Ringraziamo Giovanni Panzeri, figlio dell'autore, per la testimonianza e la gentile concessione delle foto pubblicate in questa mostra.
 

 

 

 

 

 

 

 

 

 

 

 

 

 

 

 

 

 

 

 

 

Mario Panzeri ha scritto alcune delle canzoni più cantate dagli italiani.
Da "Maramao perché sei morto" a "Nessuno mi può giudicare", da "Non ho l'età" a "Come prima", Panzeri è stato capace di far cantare gente di diverse generazioni e attitudini.


"Scriveva continuamente", ricorda il figlio, "ma quando era a casa con noi cercava di non essere il Maestro Panzeri: in famiglia, era un padre, e non l'autore che lavorava con i divi della canzone. Se uno l'avesse incontrato quando si aggirava per casa, avrebbe pensato che la sua passione, più che la musica, fossero la pesca e le orchidee. A casa si vedevano molto raramente dei cantanti o dei discografici. Non gli piaceva che l'ambiente musicale invadesse casa nostra. Ogni tanto venivano a casa quelli che erano più amici che collaboratori: Pace, Pilat, Gene Colonnello.
Ecco, Pace rispetto a mio padre aveva davvero l'aspetto dell'artista. Lui scriveva e canticchiava: i suoi genitori, pugliesi, lo portarono a casa nostra per raccomandarlo a mio padre. Che invece non amava fare orari strani, viaggiare, vestirsi in modo eccentrico…

Avendolo conosciuto, è strano che abbia corso certi rischi negli anni del fascismo, con canzoni che non potevano non suscitare qualche nervosismo: "Pippo non lo sa", "Maramao perché sei morto", e soprattutto "Il tamburo della Banda d'Affori". Era sicuramente antifascista, ma ha sempre spergiurato che era solo un caso se quei pezzi sembravano irridere il regime...

Quando Tenco morì, nelle poche righe che lasciò prima di suicidarsi, citò 'Io, tu e le rose', che mio padre aveva composto con Pace e Brinniti. Ricordo che il suo commento fu: "Mi dispiace". Un po' laconico, ma credo che esprimesse il suo sconcerto: non poteva concepire il suicidio… per lui ogni giorno portava qualcosa di bello. E non capiva come si potesse morire per la musica.

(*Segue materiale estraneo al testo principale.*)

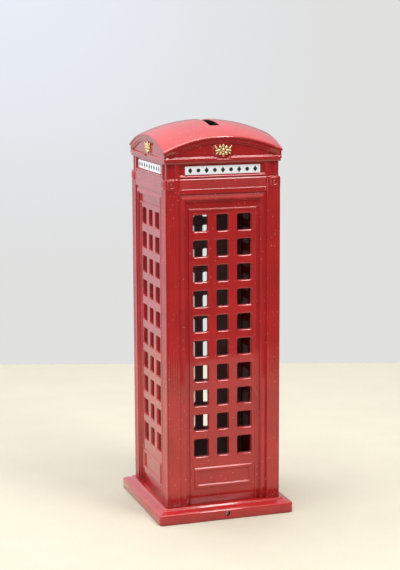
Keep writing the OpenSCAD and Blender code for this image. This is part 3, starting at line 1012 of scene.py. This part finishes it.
# %% Cut the base
def add_cutters(bm):
    """The door's pocket, the hinge's room, the coins' way out, and the holes for screws."""
    y, z = PIN_MIDDLE.yz
    add_block(bm, (-POCKET_HALF, DOOR_LOW.y - 0.2, BELOW), (POCKET_HALF, POCKET_BACK, DOOR_HIGH.z))
    add_block(bm, (-POCKET_HALF, y - HINGE_ROOM, BELOW), (POCKET_HALF, y + HINGE_ROOM, z + HINGE_ROOM))
    add_block(bm, (-MOUTH_HALF, MOUTH_FRONT, BELOW),
              (MOUTH_HALF, MOUTH_FRONT + 2 * MOUTH_HALF, ABOVE))
    add_rod(bm, (0, -BASE_HALF - 1, LOCK_MIDDLE.z), (0, DOOR_LOW.y, LOCK_MIDDLE.z), LOCK_BORE_R)
    for post in POSTS:
        x, y = (sum(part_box(post), Vector()) / 2 / MM).xy
        add_rod(bm, (x, y, BELOW), (x, y, ABOVE), STUD_HOLE_R)
        add_rod(bm, (x, y, BELOW), (x, y, SCREW_HEAD_T), SCREW_HEAD_R)


def add_rings(bm):
    """The rings that hold the hinge pin, hung from the top of the pocket."""
    y, z = PIN_MIDDLE.yz
    for low, high in RING_SPANS:
        add_rod(bm, (low, y, z), (high, y, z), RING_R)
        add_block(bm, (low, y - RING_R, z), (high, y + RING_R, RING_ROOF))


def add_bore(bm):
    y, z = PIN_MIDDLE.yz
    add_rod(bm, (-POCKET_HALF, y, z), (POCKET_HALF, y, z), PIN_BORE_R)


def add_plinth(bm):
    loft(bm, [[(x, y, z) for x, y in outline(half, half, radius)] for half, z, radius in BASE_ROWS])


def make_base():
    shapes = []
    for name, add in (("plinth", add_plinth), ("cutters", add_cutters), ("rings", add_rings),
                      ("bore", add_bore)):
        bm = bmesh.new()
        add(bm)
        shapes.append(new_object(name, bm))
    plinth, cutters, rings, bore = shapes
    bm = cut_mesh(plinth, [("DIFFERENCE", cutters), ("UNION", rings), ("DIFFERENCE", bore)])
    close_up(bm)
    for edge in bm.edges:
        edge.smooth = edge.calc_face_angle(0) < SHARP_ANGLE
    for face in bm.faces:
        middle = face.calc_center_median()
        inside = max(abs(middle.x), abs(middle.y)) < INNER_HALF and middle.z > DOOR_HIGH.z + 0.01
        face.material_index = PRIMED if inside else ENAMELLED
    return finish_piece("base_casting", bm, CASTING_FINISHES, "base")


base = make_base()
print("base:", len(base.data.polygons), "faces")

# %% [markdown]
# ## Steel parts
#
# The posts are plain dark rod, the screws are zinc plated, and the hinge pin is bright wire. They are
# all turned or drawn, so their grain runs round or along them. Stretched noise stands for it. They
# keep their CAD meshes, and a stack of modifiers rounds their edges: Weld joins the corners that the
# file format splits, a planar Decimate merges the triangles of each flat face, and Bevel does the
# rounding.

# %% Soften an edge
WELD_MM = 0.002
FLAT_ANGLE = math.radians(0.6)
EDGE_ANGLE = math.radians(32)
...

La cosa che gli faceva più piacere era sentir fischiettare le sue canzoni dal garzone del panettiere. Mi diceva: "Vedi? E' contento di fischiare la mia canzone. Gli ho fatto un piacere, a scriverla". Quando cominciarono a cambiare le cose nella musica leggera, lui non si sentì a disagio: "Deciderà il pubblico", diceva. L'unica cosa che gli dava fastidio era quando sentiva criticare i cantanti che lui considerava bravi. "Un cantante deve essere prima di tutto intonato. Non capisco cosa hanno da criticare Orietta Berti come personaggio: non sentono la voce?" Il suo cantante preferito comunque era Natalino Otto. Gli ho sentito spesso dire: "Se fosse nato negli Stati Uniti, sarebbe più grande di Frank Sinatra" - e per lui era quasi una bestemmia, non gli si poteva toccare Sinatra.

L'unica canzone che probabilmente si rammaricava di non aver scritto lui era "E se domani". Fu l'unico pezzo per cui lo sentii sbilanciarsi: "Porca miseria, questa qui mi piace proprio".